Chile: He was the architect of the Nixon administration’s efforts to topple Chile’s democratically elected Socialist president, Salvador Allende. This led to the beginning of the dictatorship era of Augusto Pinochet whose regime tortured and killed thousands of people and forced an estimated 200,000 Chileans into exile in Europe and the U.S.
Peter Kornbluh, director of the Cuba and Chile Documentation Projects at the National Security Archive, says the records related to Kissinger “paint a picture of a U.S. foreign policymaker for whom morality was not an issue.” Kornbluh, author of “The Pinochet File,” which summarized U.S. declassified documents, said that “Henry Kissinger’s legacy in Latin America is a dark one, and that’s because he didn’t give a damn about human rights. … He had no problem dealing with and supporting some of the most cutthroat dictatorships in the history of the region.” He said: “In Latin America, Kissinger will be remembered and recognized for undermining democracy and human rights.”

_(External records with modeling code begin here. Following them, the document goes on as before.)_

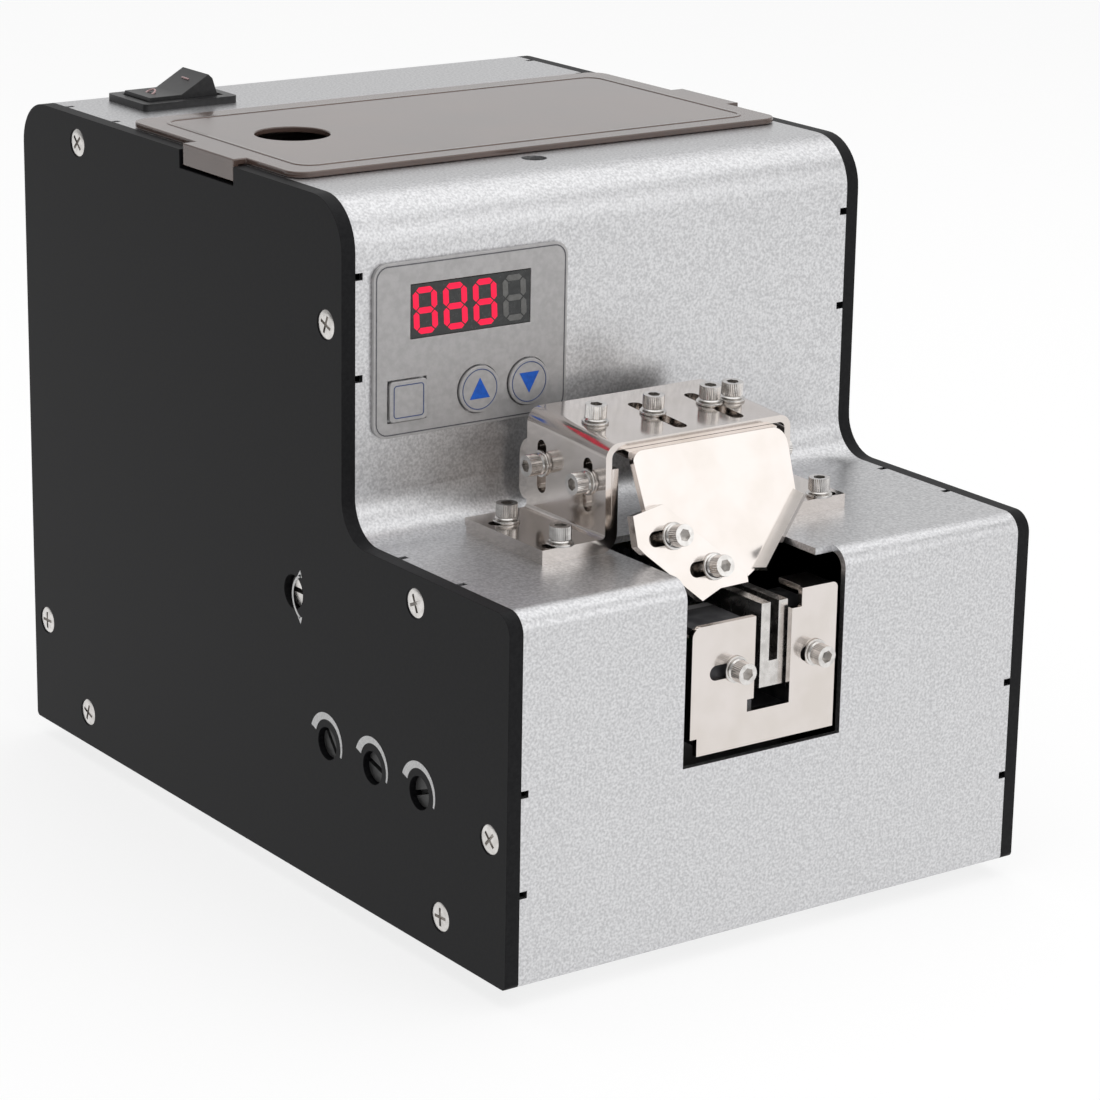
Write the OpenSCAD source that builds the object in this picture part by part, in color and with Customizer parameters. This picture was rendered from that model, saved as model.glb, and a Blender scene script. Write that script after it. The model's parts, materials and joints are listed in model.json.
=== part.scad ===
// Automatic screw feeder: a bench machine that lifts loose machine screws out of a
// hopper with a turning drum, lines them up on a shaking pair of rails and holds the
// next one ready at the front window.
//
// Lengths are in millimetres. Every piece is drawn from the machine's left side (x),
// its front face (y) and the lower edge of its case (z). placed() then moves it to the
// part's frame: origin under the middle of the whole part, on the surface it stands on.

/* [Case] */
// Width over both side plates
case_w = 123; // [118:1:140]
// Depth from front face to back face
case_d = 180; // [178:1:200]
// Height of the case without its feet
case_h = 136; // [132:1:150]
// Depth of the low front part
nose_d = 55.5; // [54:0.5:62]
// Height of the low front part
nose_h = 71.5; // [71:0.5:76]
// Thickness of each side plate
side_t = 3; // [2.5:0.1:3.5]
// Thickness of the bent cover sheet
sheet_t = 1.3; // [1:0.1:1.6]
// Thickness of the base plate
base_t = 2; // [1.5:0.1:2.5]

/* [Case bends] */
// Outer radius between front wall and top
top_front_r = 10; // [7:0.5:12]
// Outer radius between top and back
top_back_r = 9; // [6:0.5:12]
// Outer radius at the front edge of the shelf
shelf_front_r = 4; // [3:0.5:5]
// Radius in the corner between shelf and front wall
nook_r = 8; // [5:0.5:8]
// Radius at the two bottom edges
bottom_r = 1; // [0.5:0.1:1.2]

/* [Feet] */
// Height of a rubber foot
foot_h = 4; // [3:0.5:6]
// Diameter of a rubber foot
foot_dia = 14; // [12:1:16]
// Distance of each foot's middle from the case sides
foot_inset = 20; // [18:1:24]

/* [Front window] */
// Distance from the middle of the case to the window's left edge
window_left = 22.1; // [22.1:0.1:23.1]
// Width of the window in the front face
window_w = 37.3; // [37.3:0.1:38.3]
// Height of the window, up to the shelf
window_h = 36.3; // [36.1:0.1:37.5]
// Width of the slot that goes on over the shelf
shelf_slot_w = 33.1; // [33.1:0.1:35]
// Depth of the shelf left behind its slot
shelf_rest = 25.5; // [21.5:0.5:27.5]

/* [Hopper and lid] */
// Distance from the front wall to the opening in the top
hopper_front = 25.5; // [25:0.5:30]
// Distance from the opening in the top to the back face
hopper_back = 43; // [42.5:0.5:50]
// Distance from the opening in the top to each side face
hopper_side = 7; // [6.5:0.1:7.5]
// Thickness of the lid
lid_t = 1.2; // [1:0.1:1.5]
// How far the lid reaches past the opening
lid_lap = 4; // [3:0.5:4]
// Diameter of the finger hole in the lid
lid_hole = 15; // [12:0.5:18]

/* [Drum] */
// Distance from each side face to the drum
drum_side = 11.5; // [11:0.5:14]
// Number of lifting vanes
vanes = 8; // [6:1:10]
// Height of the drum's axis above half the height of the case
drum_lift = 0; // [0:0.5:3]
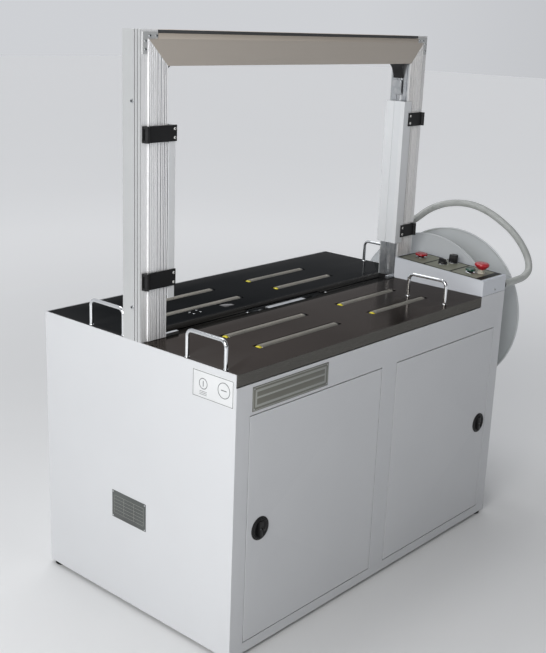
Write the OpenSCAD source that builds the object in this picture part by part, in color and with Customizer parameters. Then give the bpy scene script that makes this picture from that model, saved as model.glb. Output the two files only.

Kissinger’s legacy will remain a mixed one, marked by his groundbreaking diplomatic efforts in opening up talks with China and the former Soviet Union and pulling the United States out of the Vietnam War. However, his legacy remains visibly polarized with controversy surrounding his actions in Vietnam and accusations of indiscriminate bombing in Cambodia, leading to prolonged hostilities.